Q: Chris, why the long face? Time to change your photo because, man, you look like you're breaking bricks, not writing sports. Can you please smile, dude? -- Brian (Boston)

A: ::Sigh:: The only question/comment I get more than trade proposals is about how bad my mug shot is. I'm changing it up soon enough. Get your jabs in while you can.

Lightning Round

Q: Do you think getting back Marquis Daniels will solve a lot of the problems the Celtics are having right now? -- Ben (Santa Clara, Calif.)

A: I do. I think the absence of Daniels has dramatically affected the Boston bench, which, in the preseason, was regarded as one of the team's biggest strengths. As Daniels regains form, I expect the bench production to soar. All those extra minutes for Tony Allen and Rasheed Wallace will pay dividends.

Q: Are the Celtics good enough to go to the Finals? -- Michael (San Antonio, Texas)

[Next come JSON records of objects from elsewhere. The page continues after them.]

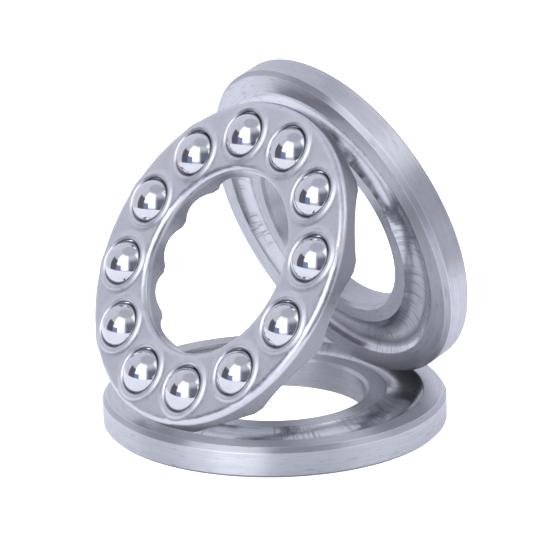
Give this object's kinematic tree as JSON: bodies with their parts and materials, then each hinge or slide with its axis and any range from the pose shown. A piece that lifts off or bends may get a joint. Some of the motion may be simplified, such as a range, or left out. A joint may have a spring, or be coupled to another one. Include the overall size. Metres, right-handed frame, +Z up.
{
  "type": "thrust ball bearing",
  "caption": "Single-direction thrust ball bearing laid apart: a grooved steel washer lying flat, its matching washer leaning, and a pressed cage of polished balls between them.",
  "frame": {"origin": "centre of the flat washer's underside, on its axis", "axes": "+Z up along the flat washer's axis; the caged balls lean over its -X -Y side and the second washer stands in its groove on the +X +Y side"},
  "size_m": [0.0502, 0.0551, 0.0491],
  "materials": {
    "washer_steel": "ground",
    "cage_steel": "satin",
    "ball_steel": "polished"
  },
  "bodies": {
    "shaft_washer": {"shaft_washer": "washer_steel"},
    "housing_washer": {"housing_washer": "washer_steel"},
    "cage": {"cage": "cage_steel"},
    "ball_01": {"ball_01": "ball_steel"},
    "ball_02": {"ball_02": "ball_steel"},
    "ball_03": {"ball_03": "ball_steel"},
    "ball_04": {"ball_04": "ball_steel"},
    "ball_05": {"ball_05": "ball_steel"},
    "ball_06": {"ball_06": "ball_steel"},
    "ball_07": {"ball_07": "ball_steel"},
    "ball_08": {"ball_08": "ball_steel"},
    "ball_09": {"ball_09": "ball_steel"},
    "ball_10": {"ball_10": "ball_steel"},
    "ball_11": {"ball_11": "ball_steel"},
    "ball_12": {"ball_12": "ball_steel"}
  },
  "joints": [
    {"name": "housing_washer_spin", "type": "hinge", "parent": "shaft_washer", "child": "housing_washer", "pos_m": [0.01049, 0.0079, 0.02699], "axis": [0.7447, 0.5839, 0.3233], "continuous": true},
    {"name": "cage_spin", "type": "hinge", "parent": "shaft_washer", "child": "cage", "pos_m": [-0.00793, -0.00956, 0.02568], "axis": [-0.6672, -0.5303, 0.5231], "continuous": true},
    {"name": "ball_01_spin", "type": "hinge", "parent": "cage", "child": "ball_01", "pos_m": [0.00572, -0.0207, 0.02867], "axis": [0.7057, -0.6748, 0.216], "continuous": true},
    {"name": "ball_02_spin", "type": "hinge", "parent": "cage", "child": "ball_02", "pos_m": [0.00616, -0.01453, 0.03549], "axis": [0.7304, -0.3278, 0.5993], "continuous": true},
    {"name": "ball_03_spin", "type": "hinge", "parent": "cage", "child": "ball_03", "pos_m": [0.00312, -0.00679, 0.03946], "axis": [0.5593, 0.1071, 0.822], "continuous": true},
    {"name": "ball_04_spin", "type": "hinge", "parent": "cage", "child": "ball_04", "pos_m": [-0.00259, 0.00044, 0.0395], "axis": [0.2384, 0.5132, 0.8245], "continuous": true},
    {"name": "ball_05_spin", "type": "hinge", "parent": "cage", "child": "ball_05", "pos_m": [-0.00944, 0.00522, 0.03561], "axis": [-0.1464, 0.7819, 0.606], "continuous": true},
    {"name": "ball_06_spin", "type": "hinge", "parent": "cage", "child": "ball_06", "pos_m": [-0.0156, 0.00628, 0.02883], "axis": [-0.4919, 0.841, 0.2252], "continuous": true},
    {"name": "ball_07_spin", "type": "hinge", "parent": "cage", "child": "ball_07", "pos_m": [-0.0194, 0.00332, 0.02098], "axis": [-0.7057, 0.6748, -0.216], "continuous": true},
    {"name": "ball_08_spin", "type": "hinge", "parent": "cage", "child": "ball_08", "pos_m": [-0.01984, -0.00286, 0.01416], "axis": [-0.7304, 0.3278, -0.5993], "continuous": true},
    {"name": "ball_09_spin", "type": "hinge", "parent": "cage", "child": "ball_09", "pos_m": [-0.01679, -0.0106, 0.01019], "axis": [-0.5593, -0.1071, -0.822], "continuous": true},
    {"name": "ball_10_spin", "type": "hinge", "parent": "cage", "child": "ball_10", "pos_m": [-0.01108, -0.01783, 0.01015], "axis": [-0.2384, -0.5132, -0.8245], "continuous": true},
    {"name": "ball_11_spin", "type": "hinge", "parent": "cage", "child": "ball_11", "pos_m": [-0.00423, -0.02261, 0.01404], "axis": [0.1464, -0.7819, -0.606], "continuous": true},
    {"name": "ball_12_spin", "type": "hinge", "parent": "cage", "child": "ball_12", "pos_m": [0.00192, -0.02366, 0.02082], "axis": [0.4919, -0.841, -0.2252], "continuous": true}
  ],
  "couplings": [
    {"joint": "cage_spin", "follows": "housing_washer_spin", "ratio": 0.5},
    {"joint": "ball_01_spin", "follows": "housing_washer_spin", "ratio": -2.6382},
    {"joint": "ball_02_spin", "follows": "housing_washer_spin", "ratio": -2.6382},
    {"joint": "ball_03_spin", "follows": "housing_washer_spin", "ratio": -2.6382},
    {"joint": "ball_04_spin", "follows": "housing_washer_spin", "ratio": -2.6382},
    {"joint": "ball_05_spin", "follows": "housing_washer_spin", "ratio": -2.6382},
    {"joint": "ball_06_spin", "follows": "housing_washer_spin", "ratio": -2.6382},
    {"joint": "ball_07_spin", "follows": "housing_washer_spin", "ratio": -2.6382},
    {"joint": "ball_08_spin", "follows": "housing_washer_spin", "ratio": -2.6382},
    {"joint": "ball_09_spin", "follows": "housing_washer_spin", "ratio": -2.6382},
    {"joint": "ball_10_spin", "follows": "housing_washer_spin", "ratio": -2.6382},
    {"joint": "ball_11_spin", "follows": "housing_washer_spin", "ratio": -2.6382},
    {"joint": "ball_12_spin", "follows": "housing_washer_spin", "ratio": -2.6382}
  ]
}
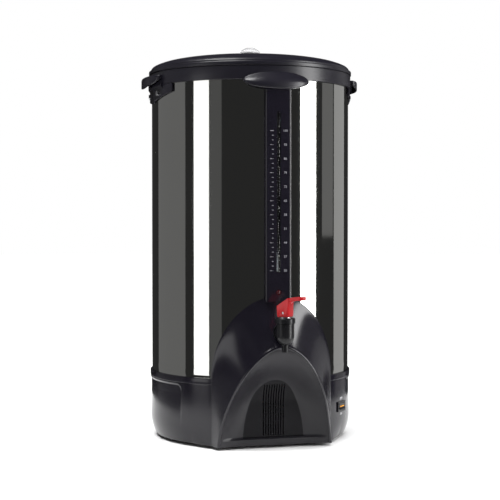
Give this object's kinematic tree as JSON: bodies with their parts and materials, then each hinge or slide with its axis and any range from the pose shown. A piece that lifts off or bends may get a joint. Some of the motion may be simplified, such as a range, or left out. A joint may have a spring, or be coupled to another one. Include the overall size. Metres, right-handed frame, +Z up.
{
  "type": "coffee urn",
  "caption": "Steel coffee urn on a black moulded base, with a sight gauge and lever tap in front, a ready lamp, a rocker switch, two side grips and a domed lid over a percolator.",
  "frame": {"origin": "on the table, under the tank's axis", "axes": "+Z up along the tank's axis, -Y towards the tap, +X towards the switch's side"},
  "size_m": [0.304, 0.3381, 0.5393],
  "materials": {
    "steel": "polished",
    "heater_metal": "satin",
    "zinc_steel": "zinc plated",
    "ceramic": "matte",
    "mains_insulation": "satin",
    "heater_insulation": "satin",
    "lamp_insulation": "satin",
    "gloss_black": "gloss",
    "satin_black": "satin",
    "rubber": "matte",
    "gauge_clear": "gloss",
    "knob_clear": "gloss",
    "lamp_red": "translucent",
    "lever_red": "gloss",
    "seat_white": "matte",
    "spring_steel": "satin",
    "lens_amber": "translucent",
    "pin_brass": "nickel plated"
  },
  "bodies": {
    "urn": {"tank": "steel", "heating_well": "steel", "perk_heater": "heater_metal", "warm_heater": "heater_metal", "heater_clamp": "zinc_steel", "clamp_nut": "zinc_steel", "thermostat": "ceramic", "warm_thermostat": "ceramic", "thermal_fuse": "ceramic", "terminal_block": "ceramic", "mains_leads": "mains_insulation", "heater_leads": "heater_insulation", "lamp_leads": "lamp_insulation", "base_housing": "gloss_black", "bottom_plate": "satin_black", "feet": "rubber", "bottom_screws": "zinc_steel", "front_cowl": "gloss_black", "gauge_panel": "gloss_black", "gauge_glass": "gauge_clear", "gauge_seal": "rubber", "gauge_cap": "rubber", "gauge_elbow": "satin_black", "elbow_nut": "zinc_steel", "elbow_gasket": "rubber", "ready_lamp": "lamp_red", "collar": "gloss_black", "handle_left": "gloss_black", "handle_right": "gloss_black", "handle_screws": "zinc_steel", "handle_nuts": "zinc_steel", "faucet_shank": "satin_black", "shank_gaskets": "rubber", "shank_nut": "zinc_steel", "faucet_body": "satin_black", "bonnet": "satin_black", "stem_spring": "spring_steel", "switch_case": "satin_black", "power_inlet": "satin_black", "inlet_pins": "pin_brass"},
    "pump": {"pump_base": "steel", "pump_tube": "steel", "basket_stop": "steel"},
    "pump_valve": {"pump_valve": "zinc_steel"},
    "basket": {"basket": "steel"},
    "spreader": {"spreader": "steel"},
    "lid": {"lid": "gloss_black", "lid_knob": "knob_clear", "knob_nut": "zinc_steel"},
    "turn_washer": {"turn_washer": "zinc_steel"},
    "stem": {"faucet_stem": "zinc_steel", "seat_cup": "seat_white", "lever_pin": "zinc_steel"},
    "lever": {"lever": "lever_red"},
    "rocker": {"switch_rocker": "satin_black", "switch_lens": "lens_amber"}
  },
  "joints": [
    {"name": "pump_lift", "type": "slide", "parent": "urn", "child": "pump", "axis": [0, 0, 1], "range_m": [0, 0.4]},
    {"name": "valve_lift", "type": "slide", "parent": "pump", "child": "pump_valve", "axis": [0, 0, 1], "range_m": [0, 0.0015]},
    {"name": "basket_lift", "type": "slide", "parent": "pump", "child": "basket", "axis": [0, 0, 1], "range_m": [0, 0.14]},
    {"name": "spreader_lift", "type": "slide", "parent": "basket", "child": "spreader", "axis": [0, 0, 1], "range_m": [0, 0.1]},
    {"name": "lid_lift", "type": "slide", "parent": "spreader", "child": "lid", "axis": [0, 0, 1], "range_m": [0, 0.15]},
    {"name": "lever_swivel", "type": "hinge", "parent": "urn", "child": "turn_washer", "pos_m": [0, -0.175, 0.175], "axis": [0, 0, 1], "range_deg": [-146, 54]},
    {"name": "stem_rise", "type": "slide", "parent": "turn_washer", "child": "stem", "axis": [0, 0, 1], "range_m": [0, 0.0038], "deforming": ["stem_spring"]},
    {"name": "lever_tilt", "type": "hinge", "parent": "stem", "child": "lever", "pos_m": [0, -0.175, 0.18145], "axis": [0.6947, 0.7193, 0], "range_deg": [0, 30], "stiffness_Nm_per_rad": 0.0316, "springref_deg": -23.66},
    {"name": "rocker_tip", "type": "hinge", "parent": "urn", "child": "rocker", "pos_m": [0.10226, -0.09207, 0.0465], "axis": [0.6691, 0.7431, 0], "range_deg": [0, 16]}
  ],
  "couplings": [
    {"joint": "lever_tilt", "follows": "stem_rise", "rad_per_m": 137.78}
  ]
}
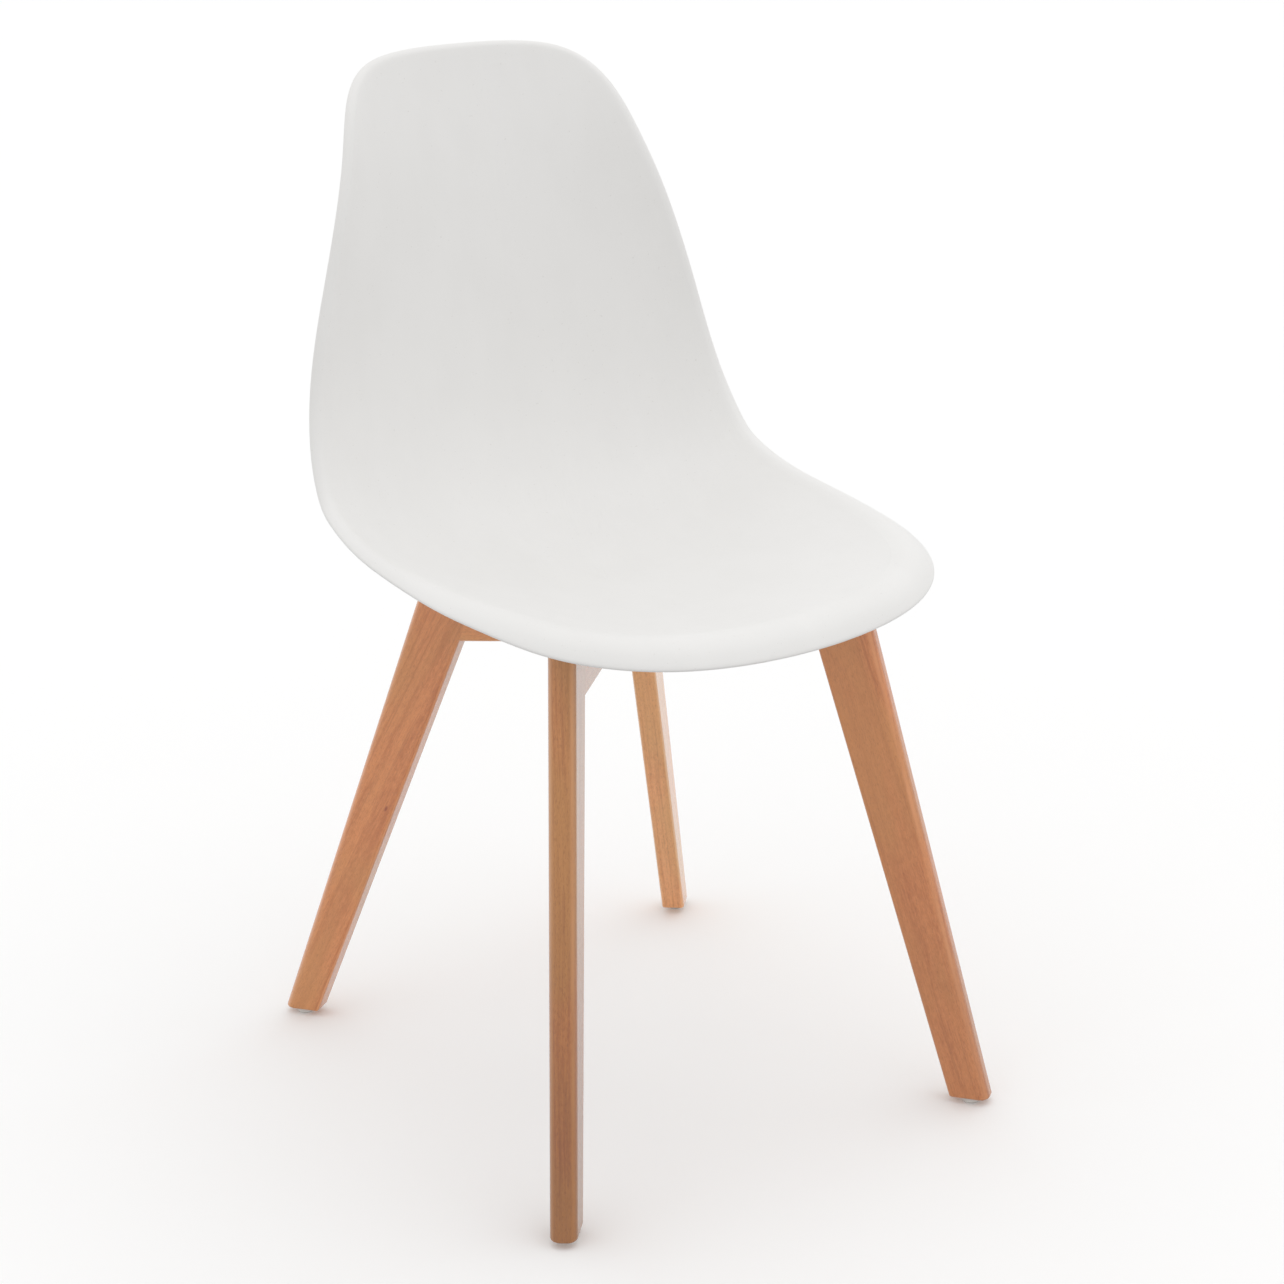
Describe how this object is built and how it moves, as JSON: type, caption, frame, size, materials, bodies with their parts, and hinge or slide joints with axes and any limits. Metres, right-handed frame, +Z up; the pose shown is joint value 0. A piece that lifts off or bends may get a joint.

A: If healthy, yes. And I really don't think it's going to take a major move for them to make it there. That said, I don't think this team can just flip a switch in the postseason, and we'll need to see more consistent play over the final half of the season for them to be truly considered championship contenders.

Q: Chris -- Do you think the other players will rally behind what Rondo said or do you think it will rub guys the wrong way? -- Jimmy (Roxbury, Mass.)

A: They won Wednesday night, right? I love the way Kevin Garnett stepped in to field the chemistry question posed to Rondo after Wednesday's game. KG cleared the air with one 30-second response and all is well again in Ubuntu-Nation. Of course, winning games is the ultimate cure for all discord.